En el comienzo de la novela Dick planta con rapidez y puntería elementos esenciales: los “climatizadores de ánimo”, por ejemplo, o las “cajas negras de empatía”, donde los habitantes de una Tierra despoblada (casi todos se han ido a Marte después de una guerra) se conectan con Mercer, un Dios paterno. El otro plano que la película recorta es el de los animales eléctricos (o los escasos sobrevivientes orgánicos), que dan pie a la vez a los mejores momentos de humor, y los más macabros. 

El personaje de J. F. Sebastian en la novela es John Isidore (un “cabeza de chorlito” desdeñado socialmente), que trabaja en una compañía veterinaria que se encarga de animales eléctricos y orgánicos. Vive en un inmenso edificio vacío de mucho pisos, donde la presencia del silencio ocupa todo, y subraya cualquier ruido. Como el tonto que es (y por lo cual Dick lo quiere y respeta) imagina que podrá cambiar un poco las cosas, y queda casi demolido por su fracaso en la relación con una “androide” (“replicante” en la película).

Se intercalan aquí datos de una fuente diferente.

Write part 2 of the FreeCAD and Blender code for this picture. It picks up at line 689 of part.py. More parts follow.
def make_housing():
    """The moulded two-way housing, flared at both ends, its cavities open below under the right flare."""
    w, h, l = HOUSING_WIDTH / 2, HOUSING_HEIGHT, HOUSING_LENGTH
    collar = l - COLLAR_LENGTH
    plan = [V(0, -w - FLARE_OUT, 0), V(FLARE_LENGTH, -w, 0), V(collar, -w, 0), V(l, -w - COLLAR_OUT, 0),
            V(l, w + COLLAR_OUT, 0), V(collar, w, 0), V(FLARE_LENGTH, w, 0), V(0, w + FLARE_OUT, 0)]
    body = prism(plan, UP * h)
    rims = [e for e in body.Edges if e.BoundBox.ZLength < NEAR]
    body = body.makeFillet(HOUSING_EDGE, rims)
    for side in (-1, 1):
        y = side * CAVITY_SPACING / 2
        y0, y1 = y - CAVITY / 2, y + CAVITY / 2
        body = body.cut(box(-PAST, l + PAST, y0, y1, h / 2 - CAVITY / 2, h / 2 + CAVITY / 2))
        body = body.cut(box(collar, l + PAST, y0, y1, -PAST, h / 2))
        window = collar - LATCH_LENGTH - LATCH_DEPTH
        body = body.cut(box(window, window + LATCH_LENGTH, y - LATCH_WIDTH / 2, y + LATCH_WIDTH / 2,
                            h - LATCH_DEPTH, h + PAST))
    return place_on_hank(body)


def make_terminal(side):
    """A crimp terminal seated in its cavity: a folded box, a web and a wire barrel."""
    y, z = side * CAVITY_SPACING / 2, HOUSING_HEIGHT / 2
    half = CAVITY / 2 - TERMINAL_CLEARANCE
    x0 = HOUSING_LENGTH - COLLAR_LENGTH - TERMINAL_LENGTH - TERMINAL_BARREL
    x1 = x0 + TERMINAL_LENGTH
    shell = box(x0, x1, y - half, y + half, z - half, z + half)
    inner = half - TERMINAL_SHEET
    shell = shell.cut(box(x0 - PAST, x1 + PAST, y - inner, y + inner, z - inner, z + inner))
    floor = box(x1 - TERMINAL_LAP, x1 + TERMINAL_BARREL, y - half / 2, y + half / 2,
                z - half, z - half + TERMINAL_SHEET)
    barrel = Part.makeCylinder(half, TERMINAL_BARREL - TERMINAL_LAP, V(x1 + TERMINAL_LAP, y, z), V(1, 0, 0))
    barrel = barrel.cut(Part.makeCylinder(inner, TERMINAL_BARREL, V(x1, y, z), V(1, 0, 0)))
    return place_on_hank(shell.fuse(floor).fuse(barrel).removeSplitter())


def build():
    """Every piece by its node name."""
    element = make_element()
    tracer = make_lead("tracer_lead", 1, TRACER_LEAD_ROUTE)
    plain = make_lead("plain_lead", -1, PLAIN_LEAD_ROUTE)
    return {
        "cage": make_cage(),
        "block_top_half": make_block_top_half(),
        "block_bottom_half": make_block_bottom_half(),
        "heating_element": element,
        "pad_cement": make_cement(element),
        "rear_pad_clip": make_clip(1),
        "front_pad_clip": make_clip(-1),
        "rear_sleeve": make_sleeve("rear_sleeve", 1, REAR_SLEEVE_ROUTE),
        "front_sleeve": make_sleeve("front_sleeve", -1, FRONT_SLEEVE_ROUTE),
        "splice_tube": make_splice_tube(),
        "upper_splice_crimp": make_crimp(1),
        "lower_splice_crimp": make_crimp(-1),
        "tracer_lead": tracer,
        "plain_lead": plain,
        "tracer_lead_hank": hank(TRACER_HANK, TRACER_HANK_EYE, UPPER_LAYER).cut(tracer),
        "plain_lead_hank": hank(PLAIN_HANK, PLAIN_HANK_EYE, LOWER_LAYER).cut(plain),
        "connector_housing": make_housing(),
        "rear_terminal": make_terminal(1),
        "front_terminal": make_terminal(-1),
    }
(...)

Lo mismo le pasará a Deckard con Rachael (en Blade Runner, en cambio, es un amor correspondido, con final feliz a pleno incluido en la versión inicial). 

Pero en las páginas finales esa amargura (llena de humor negro por momentos) asciende al trabajoso final feliz de la literatura: Deckard aprende a apreciar a su mujer. Y hasta logra que Mercer (bajado de su puesto místico por una especie de payaso televisivo) vuelva a existir, dúplice. Hasta le devuelve la vida a una araña que los androides, sin empatía ninguna con los seres vivos, fueron privando de una pata tras otra en una noche siniestra.

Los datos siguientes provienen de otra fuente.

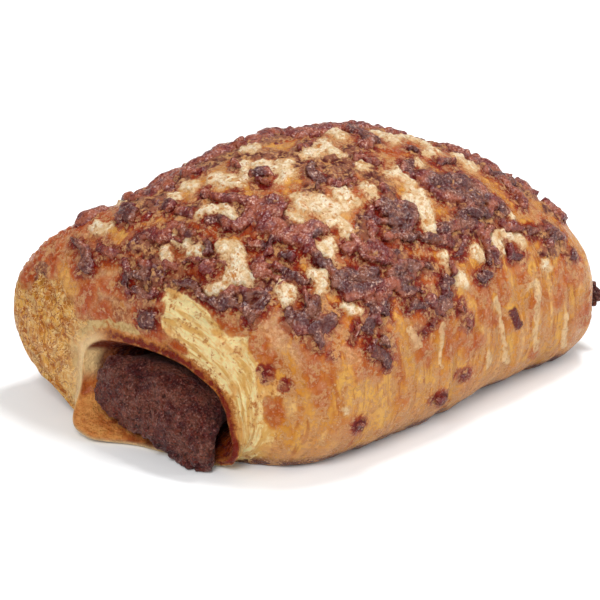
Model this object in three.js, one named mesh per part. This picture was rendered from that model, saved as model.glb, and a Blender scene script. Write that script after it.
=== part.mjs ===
// Pain au chocolat: a thick roll of layered dough, flat where it rests, round one bar of
// chocolate filling. The bar shows at both cut ends and sags out of the near one.
// Millimetres. +X runs along the roll from the near end to the far one, +Z is up and the long
// front side looks along -Y. An angle goes round the roll in degrees: 0 is the front, 90 the
// top, 180 the back and 270 the underside.
import * as THREE from 'three';
import { ParametricGeometry } from 'three/addons/geometries/ParametricGeometry.js';

const { degToRad, lerp, smoothstep, clamp } = THREE.MathUtils;

// The roll of dough
const HALF_LENGTH = 45.5;
const CROWN = 51.4;
const FRONT = -36.8;
const BACK = 44.9;
const WAIST = 19.4;
const SUNK = 4.9;
const NEAR_TAPER = { height: 0.735, front: 0.9, back: 1.18 };
const FAR_TAPER = { height: 0.72, front: 1.0, back: 0.87 };
const ROLL_SQUARENESS = { upper: 2.07, lower: 3, lowerRear: 2.1 };
const SHOULDER_SLUMP = 0.36;
const SHOULDER_BULGE = 0.42;

// The two mouths that the filling shows in, as limits across and up
const NEAR_MOUTH = { front: -15.4, back: 22.3, bottom: 1.7, top: 20.0 };
const FAR_MOUTH = { front: -29.5, back: 5.0, bottom: 6.5, top: 20.5 };
const MOUTH_SQUARENESS = { upper: 2.5, lower: 2.5 };
const THROAT_SQUARENESS = { upper: 2.0, upperRear: 2.5, lower: 2.5 };
const LIP_SQUARENESS = { upper: 1.95, upperRear: 3.3, lower: 3.5 };
const FILLING_SQUARENESS = { upper: 1.7, upperRear: 2.8, lower: 2.6, lowerRear: 1.9 };
const LIP_SPLAY = 0.36;
const SHEET = 1.7;
const FUNNEL = 1.8;
const TUNNEL_INSET = 2.5;

// The near cut face, and the sheet of dough that lies out under the filling
const NEAR_RIM = {
  front: -22,
  back: 47.4,
  waist: 17,
  top: 32.3,
  bottom: -1.4,
  upper: 2.3,
  upperRear: 2.75,
  lower: 3,
  lowerRear: 1.85,
};
const LIP_REACH = 4.3;
const FLAP_REACH = 6.8;
const LAYER_COUNT = 4;
const LAYER_RELIEF = 0.4;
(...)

Deckard exagera un poco: cree descubrir un sapo orgánico, real, en el desierto. Pero su escéptica, depresiva mujer (que ahora lo trata con cariño) le revela que no es más que un sapo eléctrico más. Derruido por un par de días de trabajo agotador y angustioso, cae dormido. La mujer llama entonces a un proveedor que figura en las páginas amarillas. Le pide medio kilo de moscas artificiales. Hábil, el vendedor le ofrece “nuestra charca perpetua, salvo si se trata de un escuerzo, en cuyo caso tenemos un equipo completo de arena, piedrecillas multicolores y seudo-desechos orgánicos”.